Like, significantly smaller, not relatively smaller, virtually evaporate, and they would still have huge cash flow coming in for their amount that they have invested in this project from what it— how it appears. It would take very small percentage of equity to have significant cash flow coming And the issue I think that we'll be faced with at some point is a discussion on the state's position being diluted. And the only way you can keep it from being diluted is pony up your portion of the cash, generally speaking.
Thank you, Senator. I think the only comment I would make on that is that, you know, given what we talked about the last couple of days in terms of property tax and so forth, the likeliest avenue to significant state revenues from this project are going to be through equity participation at an appropriate level.

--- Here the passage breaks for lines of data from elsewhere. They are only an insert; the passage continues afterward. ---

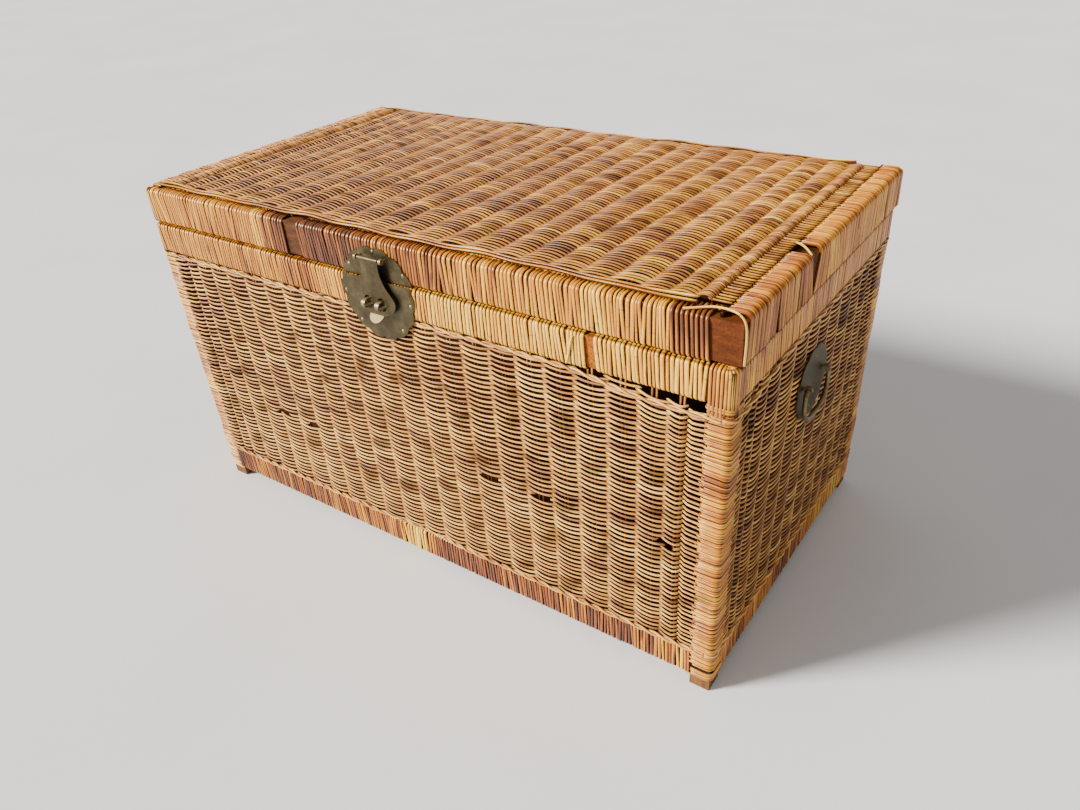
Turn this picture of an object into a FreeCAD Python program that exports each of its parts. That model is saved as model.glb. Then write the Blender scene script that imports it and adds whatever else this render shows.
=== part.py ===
"""Wicker storage trunk with a hinged lid, a brass hasp latch and two brass bail handles.

Millimetres. The origin is on the floor under the middle of the trunk: +X runs along the
front towards the right-hand end, +Y runs from the front to the back, +Z is up.
Every separate piece is one solid, or one group of equal fasteners, in its own STEP file.
"""
import FreeCAD, Part

import math
import os

Vector = FreeCAD.Vector

# ---- Driving dimensions -------------------------------------------------------------

# Body: the outside of the wicker is wider at the rim than at the base.
base_length = 876.0
base_depth = 483.0
rim_length = 892.0
rim_depth = 489.0
foot_height = 17.0
base_rail_top = 57.0
rim_bottom = 397.0
rim_top = 439.0

# Timber frame and the cane wound round it.
post_size = 25.0
cane = 3.0
panel_thickness = 10.0

# Bottom board and the battens under it.
batten_width = 35.0
batten_height = 14.0
batten_reach = 220.0
board_thickness = 5.0
board_gap = 1.0

# Lid: a timber frame with a woven panel laid over it.
seam_gap = 0.5
lid_length = 900.0
lid_front = -241.0
lid_rail_height = 42.5
lid_end_rail_width = 22.0
lid_end_wrap_top = 5.5
lid_weave_top = 495.0
lid_weave_overlap = 10.0
lid_weave_gap = 0.1
bare_corner_length = 30.0
end_skin_reach = 22.0

# Sheet brass and the small nails that hold it.
sheet = 1.2
nail_head_radius = 2.2
nail_head_height = 0.9
nail_shank_radius = 0.9
nail_shank_length = 9.0
nail_hole_radius = 0.95

# Latch: a round scalloped plate cut in two at the seam, with a hanging hasp.
latch_x = -5.0
latch_plate_radius = 58.5
latch_plate_centre_z = 421.0
latch_plate_lobes = 14
latch_plate_scallop = 3.0
hasp_pin_z = 467.0
hasp_pin_stand_off = 9.2
hasp_pin_radius = 1.5
hasp_pin_length = 46.0
hasp_pin_clearance = 0.08
hasp_knuckle_radius = 2.9
hasp_knuckle_width = 32.0
hasp_thickness = 1.5
hasp_length = 71.0
hasp_neck_half_width = 14.0
hasp_widest_half_width = 33.0
hasp_slot_reach = 11.0
hasp_slot_drop = 55.0
hasp_slot_width = 13.0
hasp_slot_height = 17.0
hasp_tab_radius = 11.0
hasp_tab_tilt = 40.0
eyelet_reach = 20.0
eyelet_width = 3.2
eyelet_radius = 3.4
eyelet_stem_radius = 1.5
staple_width = 5.5
staple_height = 10.6
staple_strap = 1.6
staple_stand_off = 16.5

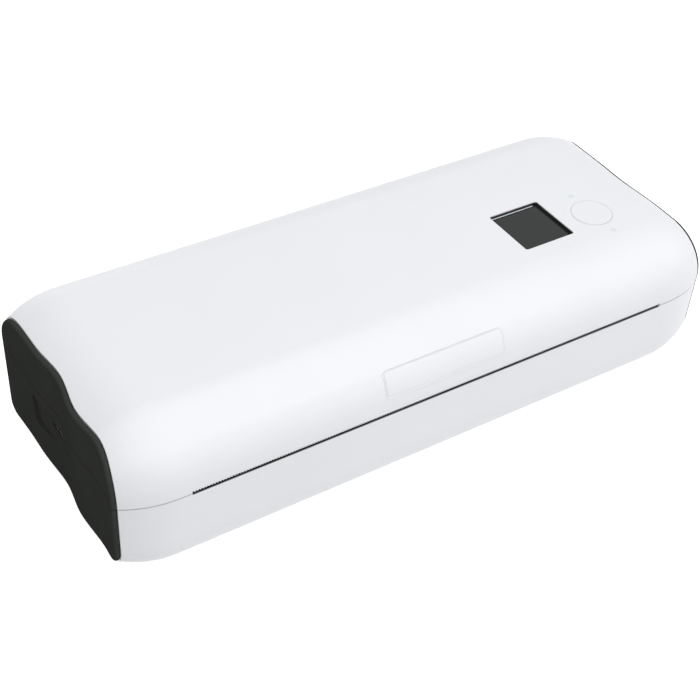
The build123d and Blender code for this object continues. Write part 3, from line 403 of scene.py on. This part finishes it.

And that will require a whole different debate around diligence and so forth. But the equity participation is probably where the value of this project is going to be for the state, if it so chooses to invest. Senator Steadman. No, I think that's a coming discussion on if we invest in this project or do we take our money and invest in an existing pipeline. That's already been de-risked.
I mean, we're not an investment company, we're a state. So anyway, that'll be future discussions later on.
But it is our gas. Yes.
Do we have— do you have any additional presentation on this slide? I just— I think that is the last slide. Thank you. Take a brief release.
Further questions of our presenter? This—. If not, this does conclude this morning's meeting.
We have our next meeting is two Tomorrow morning, May 29th at 9:00 AM, we will have a presentation from the Department of Revenue to present the tax structure in Alaska. Any closing comments, Mr. Fulford? No, thank you again. Appreciate the opportunity to discuss this important project and hopefully assist the committee in their decision-making. With that, we are adjourned.